Although Asana integrates with time-tracking software, Asana doesn’t have a built-in time tracker. So if time tracking’s important to you, be aware you’ll probably incur additional expenses since Asana doesn’t offer it natively.
By contrast, Wrike does offer time tracking and digital timesheets, however, to take advantage of these features, users need to be on the Business, Enterprise, or Pinnacle plan.
Because Wrike offers time tracking, albeit only to higher-tiered memberships, it’s the clear winner of this category.
Asana does provide budgeting tools, so users can, for example, track budgets and view budget projections. However, Asana doesn’t offer advanced billing or invoicing features, so you can’t use the software to make payments.
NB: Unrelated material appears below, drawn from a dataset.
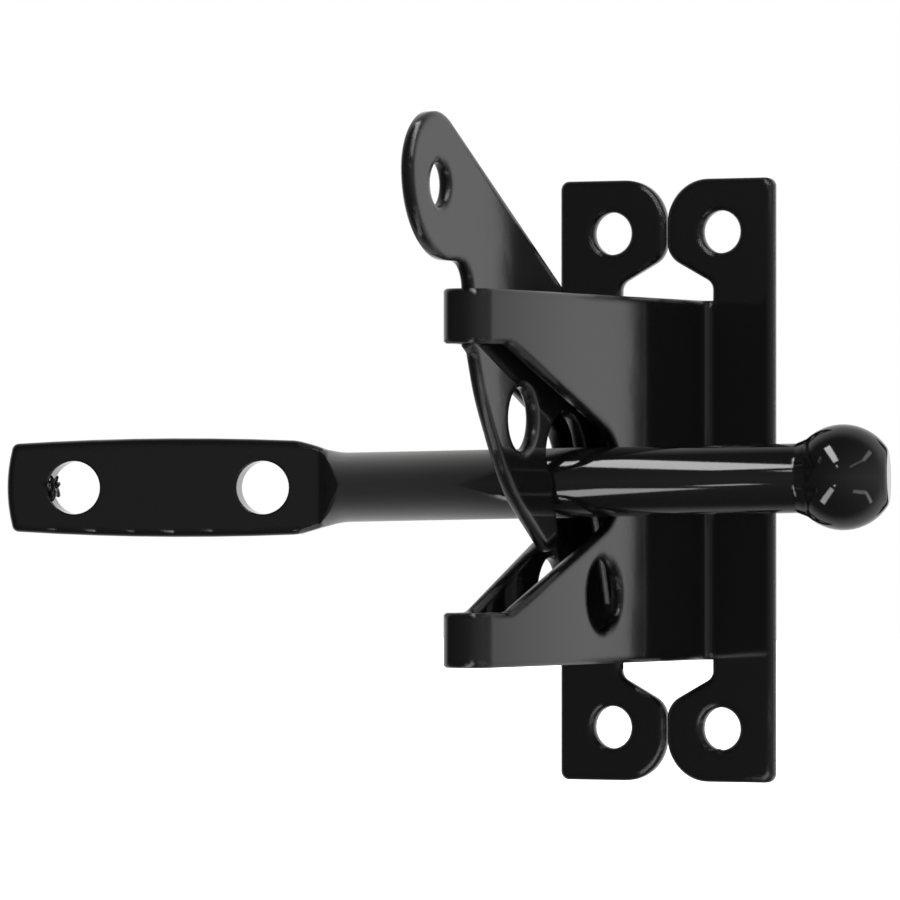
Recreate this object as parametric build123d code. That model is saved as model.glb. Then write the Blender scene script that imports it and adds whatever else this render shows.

Wrike also provides budgeting tools, although unless you have a Pinnacle account, you’ll have to pay extra for them by purchasing Wrike for Professional Services Teams. Wrike for Professional Services Teams provides users with everything in their base Business or Enterprise membership, plus budgeting, timesheets, billing, and invoicing.
This category was hard to call. Although Asana does provide budgeting functionality, it’s not as advanced as what Wrike offers. However, Wrike does make you pay for that privilege by forcing you to purchase Wrike for Professional Services Teams. For that reason, this category is a draw.
Both Asana and Wrike offer communication features. For instance, Asana provides users with an inbox and real-time messaging. The software also offers video messaging on all of its plans, so even free users can embed videos into tasks, projects, messages, or comments.
Additionally, Asana integrates with Slack.
By contrast, Wrike users can comment on specific tasks, at the project level, and for every @ mention. They can also view a stream showing recent project activity. However, Wrike doesn’t offer live chat, nor does it provide video calling tools. As a result, users will need to integrate with Slack, if they want these capabilities. For this reason, we chose Asana for the win here.